We know a great deal about the fire that broke out in Thessaloniki in August of 1917, at the western edge of the upper town. We know there was a drought, and, to complicate matters further, that the water in that part of town was diverted to soldiers of the Allied Army of the Orient quartered nearby. That made it easy for a strong wind to spread the fire unchecked over dry land. Huge stretches of the city were gone overnight, and nothing would ever be the same again.
It was a great catastrophe, but also a transformative one. Ernest Hébrard – the French urban planner, architect, and archaeologist – was engaged to redesign the city, much of which would need to be built from scratch. Twisted alleys were gone, and grand boulevards came in their place. The new city was arranged on a grid, following a rational plan. The city gained a beautiful plaza on the sea – Aristotle Square. And, in the attempts to continue Ernest Hébrard’s plan to the north of Aristotle Square, the Roman Agora was discovered and excavated, returning to the city a lost part of its soul.
This transformation has been the focus of much of our attention. But what of the fire itself? What was it actually like? The facts and figures alone indicate the tremendous trauma of the event: the places of worship that were lost (16 synagogues, 12 mosques, 3 churches), the number of homeless (nearly 75,000), the buildings that burned (9,500).
But to grasp the enormity of the event, you need not just numbers, but an emotional connection. Now, a powerful installation at the Folklife and Ethnological Museum of Macedonia and Thrace engages our empathy, and our imaginations, in a deeper way, through sound.
 
‘The Soundscape of the Fire: Echoes from Thessaloniki of 1917’ is a dialogue between history and art, featuring a audio installation based on historical sources. Emotionally, it’s also a dialogue between us – the listeners living a century after the fire – and the people of Thessaloniki who lived through the event.
A Novel Exhition
The event takes place in its own building, in the garden of the museum. In the foyer there is an orientation – a description of the creative process involved, and also a pictorial representation of the basic facts of the fire in numbers – the hours it burned, the destruction it caused. The central room, where we hear the soundscape, is lined with photos taken during and after the fire (one of them enormous) in order to immerse us in the scene. But this is just the setting; the primary experience is acoustic.

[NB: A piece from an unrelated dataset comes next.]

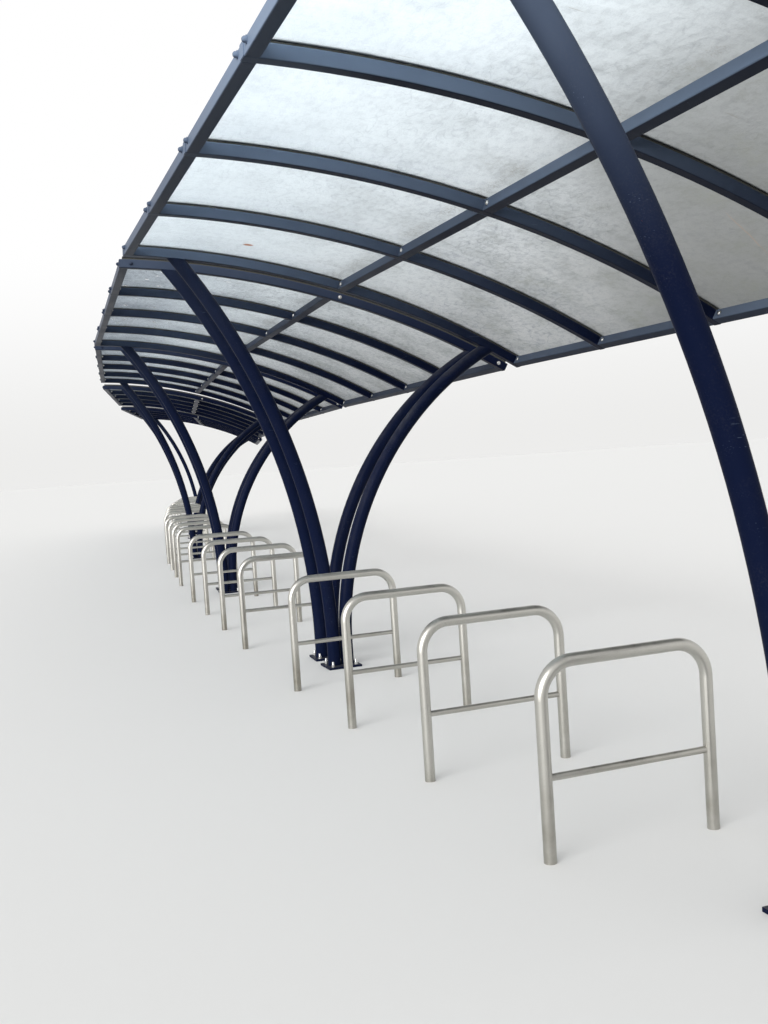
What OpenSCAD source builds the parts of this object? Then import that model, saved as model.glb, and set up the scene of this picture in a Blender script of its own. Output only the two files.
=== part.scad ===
// Cantilevered cycle shelter: a row of five roof units on V shaped post frames,
// curving gently to the right, with hoop stands for the bikes beneath.
// X runs across the row, Y along it away from the near end, Z up from the ground.
// The origin is on the ground at the foot of the near end frame.

/* [Row] */
// Pitch of the rafters, which is the width of one roof bay
bay = 1200; // [900:10:1300]
// Distance between the last rafter of a unit and the first of the next one, centre to centre
unit_gap = 380; // [300:5:480]
// Turn to the right from one unit to the next, in degrees
unit_turn = 3.1; // [0:0.1:4]
// Drop of the roof from each unit to the next one
unit_drops = [0, 0, 75, 70]; // [0:1:120]

/* [Roof shape] */
// Height of the front eave beam at its middle
front_z = 2954; // [2700:1:3200]
// Height of the rear eave beam at its middle
rear_z = 2128; // [1950:1:2350]
// Distance of the front eave beam in front of the post line
front_x = 1282; // [1150:1:1480]
// Distance of the rear eave beam behind the post line
rear_x = 1548; // [1450:1:1830]
// Distance of the middle purlin behind the post line
mid_x = 196; // [0:1:400]
// Radius of the rafters at the middle of their depth
roof_r = 6282; // [5500:1:8000]

/* [Steel sections] */
// Outer diameter of the post tubes
tube_d = 93; // [76:0.5:115]
// Gap between the two tubes of a frame at its foot
tube_gap = 5; // [2:1:20]
// Bend radius of the front post tube
front_bend = 4545; // [4100:5:5300]
// Bend radius of the rear post tube
rear_bend = 2340; // [2150:5:2750]
// Height at which the post tubes of the first unit start to bend
bend_start = 163; // [150:1:250]
// Width of a rafter
rafter_w = 60; // [50:1:80]
// Depth of a rafter
rafter_h = 60; // [50:1:80]
// Side of the square purlins and eave beams
purlin_s = 60; // [45:1:70]
// Outer corner radius of the box sections
corner_r = 6; // [3:0.5:9]

/* [Base plates] */
// Length of a base plate across the row
base_x = 240; // [230:1:400]
// Length of a base plate along the row
base_y = 230; // [215:1:235]
// Thickness of a base plate
base_t = 15; // [8:1:25]
// Distance between anchor holes, the same both ways
anchor_pitch = 170; // [150:1:180]
// Diameter of an anchor hole
anchor_d = 18; // [12:1:22]

/* [Roof sheets] */
// Thickness of the seal between a rafter and the sheets
seal_t = 8; // [5:1:15]
// Thickness of a roof sheet
sheet_t = 5; // [3:0.5:12]
// Gap between neighbouring sheets
sheet_joint = 10; // [4:1:20]
// Distance of the ends of seals, sheets and strips inside the outer faces of the eave beams
sheet_inset = 20; // [0:1:30]
// Distance of a cover strip's edges inside those of the rafter below it
strip_inset = 5; // [2:1:10]
// Thickness of a cover strip
strip_t = 6; // [3:0.5:10]

/* [Hoop stands] */
// Outer diameter of the hoop tube
hoop_d = 48.3; // [38:0.1:60]
// Length of a hoop between the middles of its legs
hoop_l = 700; // [500:5:900]
// Height of a hoop to the top of its tube
hoop_h = 745; // [650:5:860]
// Bend radius of the hoop corners
hoop_bend = 130; // [80:5:200]
// Outer diameter of the low crossbar
bar_d = 26.9; // [21:0.1:42]
// Height of the low crossbar
bar_z = 307; // [200:1:450]
// Distance between neighbouring hoops
hoop_pitch = 1130; // [800:10:1300]
// Distance of the first hoop from the near frame
hoop_first = 790; // [400:10:950]
// Distance of the hoops' middle in front of the post line
hoop_x = 145; // [0:5:300]

/* [Hidden] */
units = 5;
bays = 4;
hoops = 4;
$fn = 48;
navy = [0.13, 0.16, 0.27];
trim_grey = [0.22, 0.23, 0.26];
rubber = [0.05, 0.05, 0.06];
sheet_white = [0.80, 0.82, 0.80, 0.6];
steel = [0.62, 0.63, 0.64];

unit_l = bays * bay;
// Centre of the roof arc, worked out from the two eaves and the radius
eave_dx = rear_x + front_x;
eave_dz = rear_z - front_z;
eave_chord = norm([eave_dx, eave_dz]);
arc_rise = sqrt(roof_r * roof_r - eave_chord * eave_chord / 4);
arc_cx = (rear_x - front_x) / 2 + eave_dz / eave_chord * arc_rise;
arc_cz = (rear_z + front_z) / 2 - eave_dx / eave_chord * arc_rise;
under_r = roof_r - rafter_h / 2;
top_r = roof_r + rafter_h / 2;
sheet_r = top_r + seal_t;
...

Sound artist and composer Dimitris Bakas has created it using field recordings (recordings of real sounds and places). In the absence of recordings from the time, the soundscape is an imaginary one, but deeply authentic in its dedication to capturing and expressing the event. His composition Fire of 17 is about 9 minutes long and has three parts – a kaleidoscope of sounds that evoke the pre-fire life of the city, the more traumatic soundscape recreating the experience of the fire itself – flames, water and distant explosions; and a post-fire soundscape consisting of the sounds of reconstruction over-layered with recordings of personal accounts.
Having been immersed in the enormity of the incident for several minutes, these accounts resonate deeply. One man recalls the buildings falling one by one, engaging our senses even further as we imagine the smells. “First it was the storehouse with the oil that went, then the storehouse of the sugar, then the house of so-and-so…” Another man recalls his father describing how they had thought of putting his sister’s dowry down the well, in hopes of saving it. Hearing these voices across time further humanizes the catastrophe. The whole experience is a rare opportunity to engage emotionally with the past, to symbolically experience, however briefly, the enormity of the event.
The last room gives us a place to reflect – there is a large print out of Hébrard’s plan so we can see what, in fact and in theory, would come next.
 
The museum hosts many school groups. Towards the end there is a chalkboard inviting answers to a probing question: “And if it happened to you? If the fire was approaching, what would you take, in a minute and a half?” Among their answers are skateboards and parakeets, diaries and jewels. It gives us a minute to ponder all the precious, personal things that were lost.